Some scholars interpret this parable to mean that the nations will be judged based on how they treat Israel. The word “brothers,” or “brethren” that Jesus used here, can mean “a brother, or near kinsman,”5 and where it’s used in other places in the Bible, it most often refers to a familial connection. In this moment, Jesus’ audience—especially those who truly believed that he was Israel’s Messiah—would have understood Jesus to be clearly calling Israel his brethren.6
If that’s so, then Jesus is reinforcing the historical fact that many nations have faced judgment because of how they treated Israel. It seems like Jesus tells the tale of the sheep and the goats to say, “Don’t mess with the apple of God’s eye.”
The last week of Jesus’ ministry, he went to the Temple every morning to teach. On one such day, he cried out,
Jerusalem, Jerusalem … how often I have longed to gather your children together, as a hen gathers her chicks under her wings, but you were not willing. (Matthew 23:37 NIV)
This vulnerable moment that sounds almost like a prayer reveals Jesus’ love for this city and its people.
The analogy Jesus used here sounds like it could come right out of one of the most prominent psalms in our Hebrew Bible: “He will cover you with his pinions, and under his wings you will find refuge” (Psalm 91:4). Many of the psalms reflect our long and complicated relationship with God—He longed to gather us many times, but we didn’t always trust Him. So, too, Jesus said, “How often I have longed to gather [you].”
Jesus’ love for Jerusalem, like the Father’s, has been long suffering.
Herod, the Gentile ruler of Jerusalem, handed Jesus over for jealousy’s sake. Pilate, one of the bloodiest governors during Rome’s occupation of Israel, ordered Jesus’ execution in the most brutal way possible. And before that, Jesus was interrogated by the Roman governor, publicly whipped, and then mocked by Roman soldiers.
And yet Jesus walked willingly into this punishment, fulfilling what Isaiah had foretold in his famous messianic passage: “He was oppressed, and he was afflicted, yet he opened not his mouth; like a lamb that is led to the slaughter” (53:7).

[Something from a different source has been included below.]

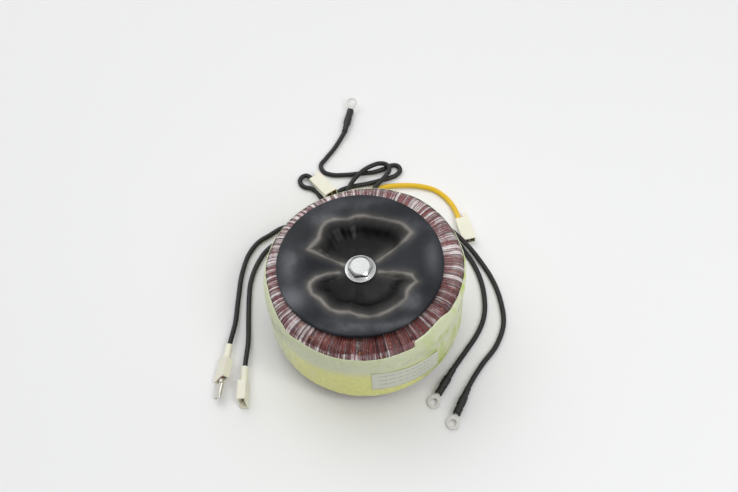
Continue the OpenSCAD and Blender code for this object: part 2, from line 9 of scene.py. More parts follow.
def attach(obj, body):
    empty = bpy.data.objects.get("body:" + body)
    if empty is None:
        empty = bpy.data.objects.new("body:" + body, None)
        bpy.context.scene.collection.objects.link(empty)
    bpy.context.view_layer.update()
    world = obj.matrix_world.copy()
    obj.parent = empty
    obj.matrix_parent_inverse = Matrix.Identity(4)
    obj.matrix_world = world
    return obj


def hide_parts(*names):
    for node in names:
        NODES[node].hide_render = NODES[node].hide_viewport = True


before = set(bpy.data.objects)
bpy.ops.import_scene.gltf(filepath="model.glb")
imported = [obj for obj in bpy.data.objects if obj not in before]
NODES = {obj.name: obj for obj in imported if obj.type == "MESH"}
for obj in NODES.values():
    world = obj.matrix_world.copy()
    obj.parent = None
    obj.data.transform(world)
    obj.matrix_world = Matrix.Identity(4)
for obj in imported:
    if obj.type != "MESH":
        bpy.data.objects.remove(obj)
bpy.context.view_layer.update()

All four Gospels (the historical accounts of Jesus’ life) record that he knew this would happen. Mark writes that Jesus took his disciples aside to tell them this:
We are going up to Jerusalem … and the Son of Man7 will be betrayed to the chief priests and teachers of the law. They will condemn him to death and will hand him over to the Gentiles, who will mock him and spit on him, flog him and kill him. Three days later he will rise. (10:33–34 NIV)
Most people would run from such violence. Yet even though Jesus knew what would happen to him, he kept walking towards Jerusalem, not away from it. He fully lived out what he believed, walking into martyrdom and beyond.
Though many don’t think of Jesus in this way, he was a martyr because he died for a cause—the cause of redemption of his own people and the world. Famous Jewish artist Marc Chagall recognized this and created a series of paintings depicting Jesus as a symbol of Jewish martyrdom across time and space.
Jesus’ death wasn’t only symbolic—he died to enter into our suffering, as Isaiah said,
He was pierced for our transgressions; he was crushed for our iniquities; upon him was the chastisement that brought us peace, and with his wounds we are healed. (53:5)
Jesus lived and died as one of us. He was born a Jewish baby and was taken to the Temple on the eighth day for his bris (circumcision). He lived among the Jewish people, taught as a Jewish rabbi, and died with a sign over his head which said, “King of the Jews.” When he rose again, he appeared many times to his Jewish followers.
He also gave us these words: “Greater love has no one than this, that someone lay down his life for his friends” (John 15:13). First, he showed that he was anti-antisemitic by living among us and calling us “friend.” Then, by dying for us.
On the night of his betrayal, Jesus washed his (Jewish) disciples’ feet. One of those students recorded it this way: “Having loved his own who were in the world, he loved them to the end” (John 13:1).
Jesus is an example of God’s steadfast love and commitment to Israel–which should be a comfort not only to Israel herself, but to all people who have put their trust in him.
2 Avinu Malkeinu is the phrase used in the liturgy for the High Holy Days. With Jesus, the emphasis tended to be more on “Father” than on “King.”
3 Was God good during the Holocaust? Was there even a God after all that? Some have said no. But see these articles for another viewpoint: Faith after the Holocaust and In Their Own Words: Messianic Jewish Holocaust Survivors.
4 Amy-Jill Levine, Short Stories by Jesus: The Enigmatic Parables of a Controversial Rabbi (New York: HarperCollins, 2015), Kindle, 58.
5 W. E. Vine, Vine’s Complete Expository Dictionary (Nashville: Thomas Nelson, 1996), s.v. “brethren.”
6 It is true that Jesus also believes that Gentile people could be united to Israel through faith in Israel’s God (see the examples of Ruth and Rahab in the Tanakh). And he also understands that individuals from among the people could be cut off by God (that’s very common in the Tanakh). But God’s long-term commitment to Israel is central to Jesus’ understanding of his identity and his mission.
7 “Son of Man” is the prophet Daniel’s title for the Messiah, which Jesus used to refer to himself many times.